4. Unsupervised Learning in Detail
In unsupervised learning, we only have inputs $\{\mathbf{x}_1, \dots, \mathbf{x}_n\}$ with no associated labels. The goal is to discover interesting structure in the data itself. The lecture highlights several common goals and corresponding methods:
| Goal | What It Means | ML Method |
|---|---|---|
| Anomaly detection | Identify "unusual" data points that don't fit the general pattern | Clustering, density estimation |
| Discovering latent variables | Find hidden factors (features, classes) not directly observed | Clustering, generative modelling |
| Compact representation | Compress data into a lower-dimensional form while preserving essential information | Dimensionality reduction (e.g. PCA) |
| Data generation | Create new data points that look realistic (e.g. new images or songs) | Generative modelling (e.g. VAEs, GANs) |
4.1 Clustering
Clustering groups data points by similarity. Think of it as the unsupervised analog of classification: instead of being told which category each point belongs to, the algorithm discovers the categories on its own. Methods covered later in the course include k-means and Gaussian mixture models.
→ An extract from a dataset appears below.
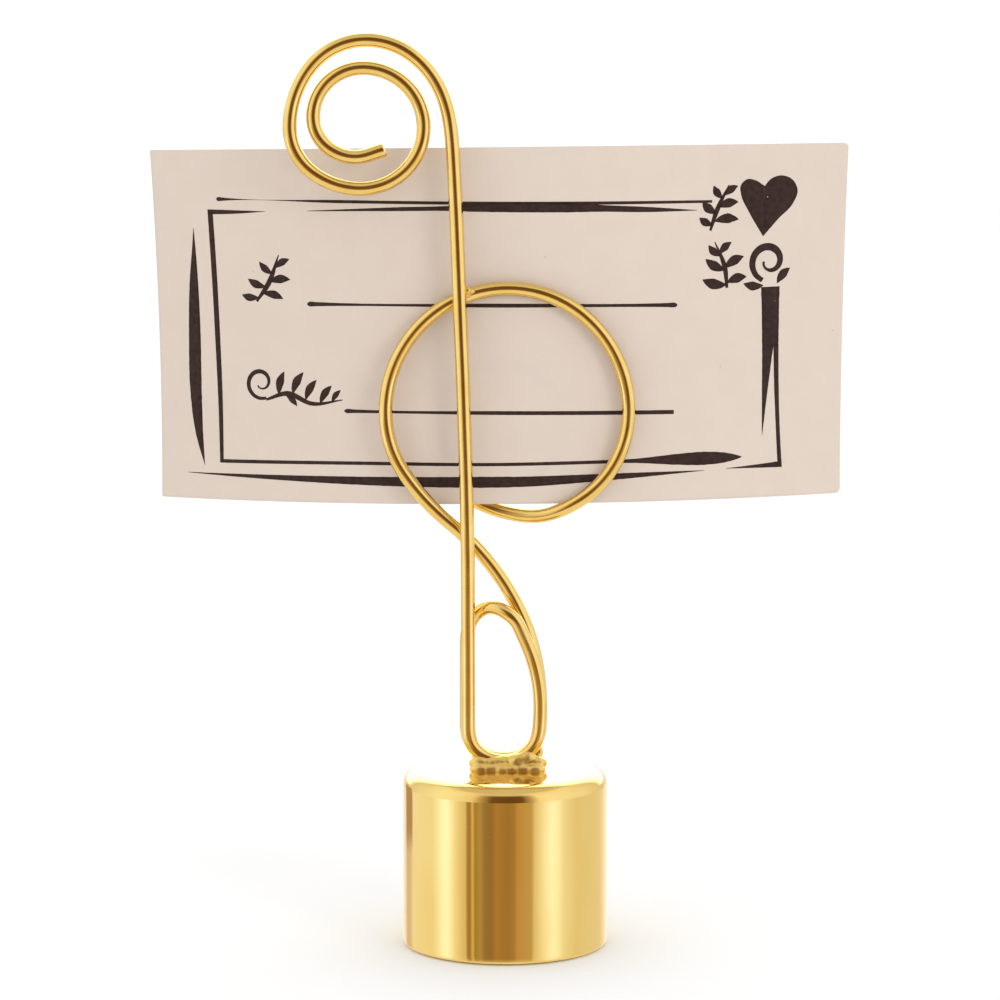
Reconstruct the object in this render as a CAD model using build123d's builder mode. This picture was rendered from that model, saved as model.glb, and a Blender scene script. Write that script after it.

4.2 Dimensionality Reduction
High-dimensional data (e.g. a 28×28 pixel handwritten digit image lives in a 784-dimensional space) often has much lower intrinsic complexity. Dimensionality reduction techniques like PCA find a low-dimensional representation $\mathbf{z}_i \in \mathbb{R}^k$ (with $k \ll d$) that preserves the important structure. For example, projecting MNIST digits down to 2D using PCA + t-SNE reveals clusters corresponding to different digits — without ever looking at the labels.
4.3 Generative Modelling
Generative models learn to produce new data that looks like the training data. Unlike supervised learning, there is no single "best/correct" answer — the model aims to capture the overall distribution of the data. Examples include generating new celebrity face images or new songs in a certain style. A key idea is learning a compact latent representation $\mathbf{z} = (z_1, \dots, z_k)$ where each dimension captures a meaningful factor of variation (e.g. "baldness" or "gender" in faces).
There is a natural parallel between the two branches. Classification (supervised, discrete labels) has its unsupervised counterpart in clustering. Regression (supervised, continuous output) has its counterpart in dimensionality reduction. Additionally, density estimation — estimating the underlying probability distribution of the data — is a core unsupervised task linked to generative modelling.
5. The Unsupervised Learning Pipeline
The unsupervised pipeline differs from the supervised one in that there are no labels during training, and the output of the model is different in nature. Instead of predicting a single target value, unsupervised models can produce various outputs:
- Characteristics of a new input relative to training data: e.g. which cluster does it belong to? Is it an anomaly? What is its low-dimensional representation?
- Generated new data: given a prompt or random seed, produce a new data point that resembles the training distribution.
6. Course Roadmap Preview
The lecture concludes with a preview of the topics the course will cover. The syllabus is organised into three major blocks:
- Supervised learning: Linear regression and classification, optimization, model validation, bias-variance trade-off, regularisation, kernels, neural networks and deep learning basics.
- Unsupervised learning: Dimensionality reduction, representation learning, clustering, and generative modelling with neural networks.
- The statistical perspective: Probabilistic modelling (discriminative vs. generative), Bayesian decision theory, and formalising intuitions with mathematical statements and derivations.
Key Takeaways
- ML learns from data, not explicit rules. Instead of hand-coding decision logic, machine learning methods automatically extract patterns from training examples.
- Supervised vs. unsupervised is the first fork. The presence or absence of labels $y_i$ in the training data determines which branch of ML you're working in, and this choice shapes the entire pipeline.
- Supervised learning splits into regression, classification, and structured prediction. Regression predicts continuous values, classification predicts discrete labels, and structured prediction handles complex outputs like text or 3D structures.
- Unsupervised learning discovers hidden structure. Without labels, methods like clustering, dimensionality reduction, and generative modelling find groupings, compact representations, and data distributions.
- The supervised pipeline is Collect → Learn → Predict. You gather labelled training data, fit a model $\hat{f} \in \mathcal{F}$, and use it to make predictions on new inputs — this three-step framework recurs throughout the course.
- The course balances intuition with mathematical rigour. You should not only be able to apply ML methods, but also explain why and when they work, backed by mathematical justification.